- [WHAT IS ASKED]: Write out all the material exactly. Leave nothing out.

┌──

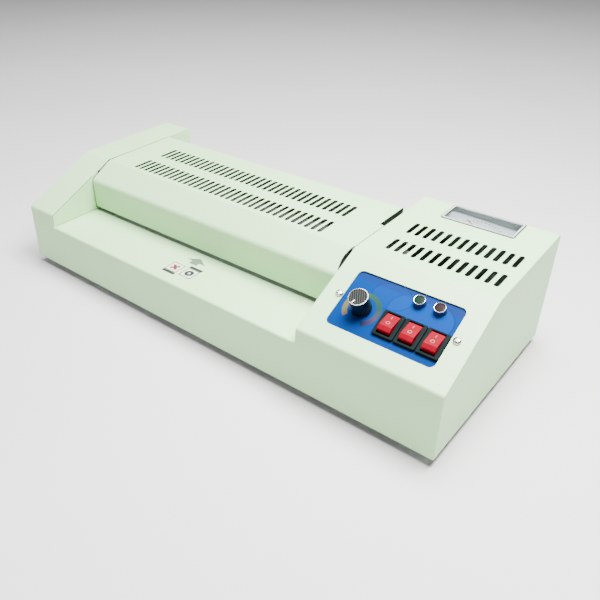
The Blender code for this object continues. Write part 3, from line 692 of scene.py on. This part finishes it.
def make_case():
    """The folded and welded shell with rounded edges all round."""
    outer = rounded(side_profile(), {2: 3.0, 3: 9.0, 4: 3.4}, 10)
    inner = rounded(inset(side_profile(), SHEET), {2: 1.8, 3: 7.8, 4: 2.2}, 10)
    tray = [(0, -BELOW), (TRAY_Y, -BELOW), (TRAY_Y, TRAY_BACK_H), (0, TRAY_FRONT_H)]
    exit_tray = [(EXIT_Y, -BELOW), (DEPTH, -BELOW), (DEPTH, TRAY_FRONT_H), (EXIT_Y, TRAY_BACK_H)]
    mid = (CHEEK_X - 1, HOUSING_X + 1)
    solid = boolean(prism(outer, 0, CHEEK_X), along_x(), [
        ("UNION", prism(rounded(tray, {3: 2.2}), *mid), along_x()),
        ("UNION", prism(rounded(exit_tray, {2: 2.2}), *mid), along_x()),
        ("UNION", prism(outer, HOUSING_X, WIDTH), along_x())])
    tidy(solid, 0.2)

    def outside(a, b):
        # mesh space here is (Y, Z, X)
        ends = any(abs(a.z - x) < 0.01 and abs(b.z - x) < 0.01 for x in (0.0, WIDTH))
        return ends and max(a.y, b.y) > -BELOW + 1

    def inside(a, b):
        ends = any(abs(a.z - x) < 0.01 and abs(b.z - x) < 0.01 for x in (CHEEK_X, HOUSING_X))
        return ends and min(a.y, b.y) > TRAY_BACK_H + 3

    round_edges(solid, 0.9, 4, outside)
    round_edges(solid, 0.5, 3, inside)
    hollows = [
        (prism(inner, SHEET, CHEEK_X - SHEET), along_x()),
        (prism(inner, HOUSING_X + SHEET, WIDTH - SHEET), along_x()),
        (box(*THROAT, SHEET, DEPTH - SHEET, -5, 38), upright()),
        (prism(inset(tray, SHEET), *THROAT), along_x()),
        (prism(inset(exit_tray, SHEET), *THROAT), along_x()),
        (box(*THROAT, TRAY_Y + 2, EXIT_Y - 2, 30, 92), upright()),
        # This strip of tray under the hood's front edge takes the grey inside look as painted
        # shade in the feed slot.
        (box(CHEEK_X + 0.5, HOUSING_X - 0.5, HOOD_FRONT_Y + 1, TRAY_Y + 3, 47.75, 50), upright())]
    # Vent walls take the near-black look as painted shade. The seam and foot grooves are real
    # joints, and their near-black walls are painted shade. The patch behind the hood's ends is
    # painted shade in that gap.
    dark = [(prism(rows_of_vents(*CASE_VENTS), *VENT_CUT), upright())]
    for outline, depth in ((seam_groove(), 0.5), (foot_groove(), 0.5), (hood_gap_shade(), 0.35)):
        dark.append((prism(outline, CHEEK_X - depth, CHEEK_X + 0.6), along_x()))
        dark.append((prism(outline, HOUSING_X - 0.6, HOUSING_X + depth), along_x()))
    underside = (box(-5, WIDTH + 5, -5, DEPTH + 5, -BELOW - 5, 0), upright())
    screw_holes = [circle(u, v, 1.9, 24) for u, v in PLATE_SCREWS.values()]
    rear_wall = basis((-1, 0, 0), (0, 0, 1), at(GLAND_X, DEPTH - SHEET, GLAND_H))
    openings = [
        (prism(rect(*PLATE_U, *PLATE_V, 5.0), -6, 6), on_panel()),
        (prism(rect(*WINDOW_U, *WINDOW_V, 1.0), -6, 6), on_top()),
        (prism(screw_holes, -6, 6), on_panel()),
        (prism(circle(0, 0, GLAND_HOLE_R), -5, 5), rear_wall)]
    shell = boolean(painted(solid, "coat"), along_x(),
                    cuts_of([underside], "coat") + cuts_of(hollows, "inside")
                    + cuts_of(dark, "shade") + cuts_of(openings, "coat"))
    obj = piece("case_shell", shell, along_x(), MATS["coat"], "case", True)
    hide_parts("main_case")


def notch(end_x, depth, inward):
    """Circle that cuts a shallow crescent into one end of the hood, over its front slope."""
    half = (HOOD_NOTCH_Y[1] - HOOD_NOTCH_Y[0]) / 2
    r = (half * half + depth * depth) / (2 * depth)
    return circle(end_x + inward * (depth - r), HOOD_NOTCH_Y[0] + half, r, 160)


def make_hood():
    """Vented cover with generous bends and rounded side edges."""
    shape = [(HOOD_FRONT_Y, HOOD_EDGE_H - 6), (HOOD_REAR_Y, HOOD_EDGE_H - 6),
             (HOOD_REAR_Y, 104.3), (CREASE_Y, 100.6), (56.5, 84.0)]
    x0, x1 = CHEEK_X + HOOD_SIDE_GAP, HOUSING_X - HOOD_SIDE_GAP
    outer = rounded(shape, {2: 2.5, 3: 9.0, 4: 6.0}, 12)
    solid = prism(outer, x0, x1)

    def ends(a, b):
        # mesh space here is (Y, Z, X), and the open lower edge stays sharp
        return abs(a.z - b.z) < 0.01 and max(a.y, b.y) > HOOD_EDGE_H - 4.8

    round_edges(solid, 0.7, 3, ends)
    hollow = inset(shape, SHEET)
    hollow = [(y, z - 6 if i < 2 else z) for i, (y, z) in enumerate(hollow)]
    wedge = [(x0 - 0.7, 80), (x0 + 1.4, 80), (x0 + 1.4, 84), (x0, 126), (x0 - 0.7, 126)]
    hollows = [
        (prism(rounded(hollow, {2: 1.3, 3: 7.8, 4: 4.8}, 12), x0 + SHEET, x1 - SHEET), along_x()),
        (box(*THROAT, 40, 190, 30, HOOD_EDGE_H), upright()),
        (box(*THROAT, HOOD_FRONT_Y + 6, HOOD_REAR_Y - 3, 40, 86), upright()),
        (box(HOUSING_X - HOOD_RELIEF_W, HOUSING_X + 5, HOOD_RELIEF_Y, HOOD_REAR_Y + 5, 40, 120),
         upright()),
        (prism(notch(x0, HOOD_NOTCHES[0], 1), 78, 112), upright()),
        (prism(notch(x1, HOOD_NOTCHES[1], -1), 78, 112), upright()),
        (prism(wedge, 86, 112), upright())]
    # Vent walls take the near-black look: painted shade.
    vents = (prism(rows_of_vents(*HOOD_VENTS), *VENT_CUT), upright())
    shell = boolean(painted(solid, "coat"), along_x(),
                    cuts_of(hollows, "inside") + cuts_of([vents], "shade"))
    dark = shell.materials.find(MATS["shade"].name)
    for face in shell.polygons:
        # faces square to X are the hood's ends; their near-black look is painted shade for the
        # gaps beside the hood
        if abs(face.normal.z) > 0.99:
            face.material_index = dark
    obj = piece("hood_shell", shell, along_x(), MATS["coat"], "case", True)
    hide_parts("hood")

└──

- [REPLY TO THE EXERCISE]:
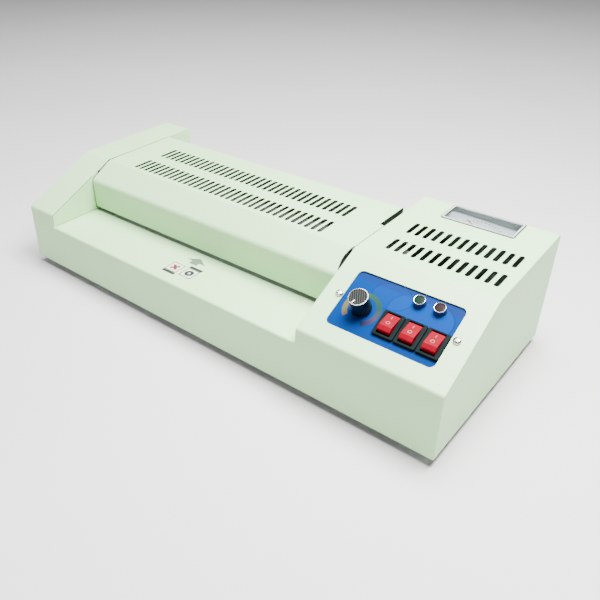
The Blender code for this object continues. Write part 3, from line 692 of scene.py on. This part finishes it.
def make_case():
    """The folded and welded shell with rounded edges all round."""
    outer = rounded(side_profile(), {2: 3.0, 3: 9.0, 4: 3.4}, 10)
    inner = rounded(inset(side_profile(), SHEET), {2: 1.8, 3: 7.8, 4: 2.2}, 10)
    tray = [(0, -BELOW), (TRAY_Y, -BELOW), (TRAY_Y, TRAY_BACK_H), (0, TRAY_FRONT_H)]
    exit_tray = [(EXIT_Y, -BELOW), (DEPTH, -BELOW), (DEPTH, TRAY_FRONT_H), (EXIT_Y, TRAY_BACK_H)]
    mid = (CHEEK_X - 1, HOUSING_X + 1)
    solid = boolean(prism(outer, 0, CHEEK_X), along_x(), [
        ("UNION", prism(rounded(tray, {3: 2.2}), *mid), along_x()),
        ("UNION", prism(rounded(exit_tray, {2: 2.2}), *mid), along_x()),
        ("UNION", prism(outer, HOUSING_X, WIDTH), along_x())])
    tidy(solid, 0.2)

    def outside(a, b):
        # mesh space here is (Y, Z, X)
        ends = any(abs(a.z - x) < 0.01 and abs(b.z - x) < 0.01 for x in (0.0, WIDTH))
        return ends and max(a.y, b.y) > -BELOW + 1

    def inside(a, b):
        ends = any(abs(a.z - x) < 0.01 and abs(b.z - x) < 0.01 for x in (CHEEK_X, HOUSING_X))
        return ends and min(a.y, b.y) > TRAY_BACK_H + 3

    round_edges(solid, 0.9, 4, outside)
    round_edges(solid, 0.5, 3, inside)
    hollows = [
        (prism(inner, SHEET, CHEEK_X - SHEET), along_x()),
        (prism(inner, HOUSING_X + SHEET, WIDTH - SHEET), along_x()),
        (box(*THROAT, SHEET, DEPTH - SHEET, -5, 38), upright()),
        (prism(inset(tray, SHEET), *THROAT), along_x()),
        (prism(inset(exit_tray, SHEET), *THROAT), along_x()),
        (box(*THROAT, TRAY_Y + 2, EXIT_Y - 2, 30, 92), upright()),
        # This strip of tray under the hood's front edge takes the grey inside look as painted
        # shade in the feed slot.
        (box(CHEEK_X + 0.5, HOUSING_X - 0.5, HOOD_FRONT_Y + 1, TRAY_Y + 3, 47.75, 50), upright())]
    # Vent walls take the near-black look as painted shade. The seam and foot grooves are real
    # joints, and their near-black walls are painted shade. The patch behind the hood's ends is
    # painted shade in that gap.
    dark = [(prism(rows_of_vents(*CASE_VENTS), *VENT_CUT), upright())]
    for outline, depth in ((seam_groove(), 0.5), (foot_groove(), 0.5), (hood_gap_shade(), 0.35)):
        dark.append((prism(outline, CHEEK_X - depth, CHEEK_X + 0.6), along_x()))
        dark.append((prism(outline, HOUSING_X - 0.6, HOUSING_X + depth), along_x()))
    underside = (box(-5, WIDTH + 5, -5, DEPTH + 5, -BELOW - 5, 0), upright())
    screw_holes = [circle(u, v, 1.9, 24) for u, v in PLATE_SCREWS.values()]
    rear_wall = basis((-1, 0, 0), (0, 0, 1), at(GLAND_X, DEPTH - SHEET, GLAND_H))
    openings = [
        (prism(rect(*PLATE_U, *PLATE_V, 5.0), -6, 6), on_panel()),
        (prism(rect(*WINDOW_U, *WINDOW_V, 1.0), -6, 6), on_top()),
        (prism(screw_holes, -6, 6), on_panel()),
        (prism(circle(0, 0, GLAND_HOLE_R), -5, 5), rear_wall)]
    shell = boolean(painted(solid, "coat"), along_x(),
                    cuts_of([underside], "coat") + cuts_of(hollows, "inside")
                    + cuts_of(dark, "shade") + cuts_of(openings, "coat"))
    obj = piece("case_shell", shell, along_x(), MATS["coat"], "case", True)
    hide_parts("main_case")


def notch(end_x, depth, inward):
    """Circle that cuts a shallow crescent into one end of the hood, over its front slope."""
    half = (HOOD_NOTCH_Y[1] - HOOD_NOTCH_Y[0]) / 2
    r = (half * half + depth * depth) / (2 * depth)
    return circle(end_x + inward * (depth - r), HOOD_NOTCH_Y[0] + half, r, 160)


def make_hood():
    """Vented cover with generous bends and rounded side edges."""
    shape = [(HOOD_FRONT_Y, HOOD_EDGE_H - 6), (HOOD_REAR_Y, HOOD_EDGE_H - 6),
             (HOOD_REAR_Y, 104.3), (CREASE_Y, 100.6), (56.5, 84.0)]
    x0, x1 = CHEEK_X + HOOD_SIDE_GAP, HOUSING_X - HOOD_SIDE_GAP
    outer = rounded(shape, {2: 2.5, 3: 9.0, 4: 6.0}, 12)
    solid = prism(outer, x0, x1)

    def ends(a, b):
        # mesh space here is (Y, Z, X), and the open lower edge stays sharp
        return abs(a.z - b.z) < 0.01 and max(a.y, b.y) > HOOD_EDGE_H - 4.8

    round_edges(solid, 0.7, 3, ends)
    hollow = inset(shape, SHEET)
    hollow = [(y, z - 6 if i < 2 else z) for i, (y, z) in enumerate(hollow)]
    wedge = [(x0 - 0.7, 80), (x0 + 1.4, 80), (x0 + 1.4, 84), (x0, 126), (x0 - 0.7, 126)]
    hollows = [
        (prism(rounded(hollow, {2: 1.3, 3: 7.8, 4: 4.8}, 12), x0 + SHEET, x1 - SHEET), along_x()),
        (box(*THROAT, 40, 190, 30, HOOD_EDGE_H), upright()),
        (box(*THROAT, HOOD_FRONT_Y + 6, HOOD_REAR_Y - 3, 40, 86), upright()),
        (box(HOUSING_X - HOOD_RELIEF_W, HOUSING_X + 5, HOOD_RELIEF_Y, HOOD_REAR_Y + 5, 40, 120),
         upright()),
        (prism(notch(x0, HOOD_NOTCHES[0], 1), 78, 112), upright()),
        (prism(notch(x1, HOOD_NOTCHES[1], -1), 78, 112), upright()),
        (prism(wedge, 86, 112), upright())]
    # Vent walls take the near-black look: painted shade.
    vents = (prism(rows_of_vents(*HOOD_VENTS), *VENT_CUT), upright())
    shell = boolean(painted(solid, "coat"), along_x(),
                    cuts_of(hollows, "inside") + cuts_of([vents], "shade"))
    dark = shell.materials.find(MATS["shade"].name)
    for face in shell.polygons:
        # faces square to X are the hood's ends; their near-black look is painted shade for the
        # gaps beside the hood
        if abs(face.normal.z) > 0.99:
            face.material_index = dark
    obj = piece("hood_shell", shell, along_x(), MATS["coat"], "case", True)
    hide_parts("hood")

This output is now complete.